The rule adopted by the weight of authority appears to be that if the insured attempted in an ordinary and accustomed way to perform a particular act and there were no facts from which it could be legally found that anything unforeseen or unexpected occurred to require of the insured unintentional or involuntary physical exertion, his death could not be considered as resulting from accidental means. Generally speaking, death does not result from accidental means where it is the result of the insured's voluntary act unaccompanied by anything entirely unusual, unexpected, or unforeseen except the death or injury. 5 Couch, Cyc. of Ins. Law, § 1143; Fulton v. Metropolitan Cas. Ins. Co. 19 Ga. App. 127, 91 S.E. 228; Lawrence v. Massachusetts B. I. Co. 113 N.J.L. 265, 268,174 A. 226. In order to constitute accidental means, there must enter into the chain of events leading up to the injury something unforeseen, unexpected, or unusual which produced the result. The case of Carswell v. Railway Mail Assn. *178 (5 Cir.) 8 F.2d 612, is similar to the one at bar. The plaintiff's husband overexerted himself in cranking a car and died as a consequence, and it was there held that the fact that the exertion unintentionally and unexpectedly caused the death did not make accidental the means whereby such death was caused. The court said:

"The physical injury caused by voluntary exertion or strain, which is unaccompanied by anything which is involuntary, unforeseen, and unusual, is not a result of 'external, violent, and accidental means.' "

In Bennetts v. Occidental L. Ins. Co. 39 Cal. App. 384, 387,178 P. 964, 965, the insured overexerted himself in pulling a swing pipe out of a sump hole and died as a consequence. The court said, in speaking of what the insured was doing:

"In doing so he did not slip, or lose his hold, or become unbalanced; nor did the pipe, or anything else, strike or touch him in any way. The record does not disclose that anything of an unusual or unexpected nature occurred in the course of lifting the pipe out of the sump-hole. The entire operation, so far as disclosed by the evidence, was carried out in precisely the manner intended by Bennetts."

The court, following Rock v. Travelers' Ins. Co. 172 Cal. 462,156 P. 1029, L.R.A. 1916E, 1196, held that there could be no recovery under a policy reading like the one in the case at bar.

In Wilcox v. Mutual L. Ins. Co. 265 N.Y. 665, 193 N.E. 436, the insured died as the result of overexertion in reaching up to push some heavy planks used to guide a heavy electric transformer into place. He died as the result of a break in the inner coat of the aorta leading to his heart. There was evidence tending to show that the rupture was caused by the effort made by the insured in doing this work. The court held that there could be no recovery under the double indemnity clause in the insured's policies. See also U.S. Mut. Acc. Assn. v. Barry, 131 U.S. 100, 9 S. Ct. 755, *179 33 L. ed. 60; Allendorf v. Fidelity Cas. Co. 250 N.Y. 529,166 N.E. 311; Fane v. National Assn. of Ry. Postal Clerks,197 A.D. 145, 188 N.Y. S. 222. Citations of cases to the same effect could be multiplied.

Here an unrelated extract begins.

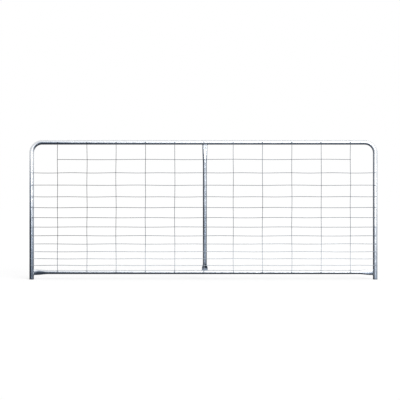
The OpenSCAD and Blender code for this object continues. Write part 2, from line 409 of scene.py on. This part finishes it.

In Clay v. New York L. Ins. Co. 183 Minn. 275, 236 N.W. 305, there was evidence tending to show that the insured slipped and fell and recovery was sustained on that ground. This distinguishes that case from the one at bar.

There are cases holding that where death or injury is unforeseen, unexpected, and without design and is not such as naturally or ordinarily results from the voluntary act of the insured, the unusual result may be said to constitute accidental means. Many of these cases are cited in 5 Couch, Cyc. of Ins. Law, § 1145, p. 4027. In our opinion, these cases stretch legitimate construction of the contractual language beyond sound reason.

Upon the record before us, we find no justification for holding that the death of the plaintiff's insured was due to an accident. Therefore, the trial court was right in granting judgment notwithstanding the verdict, and the judgment appealed from must be affirmed.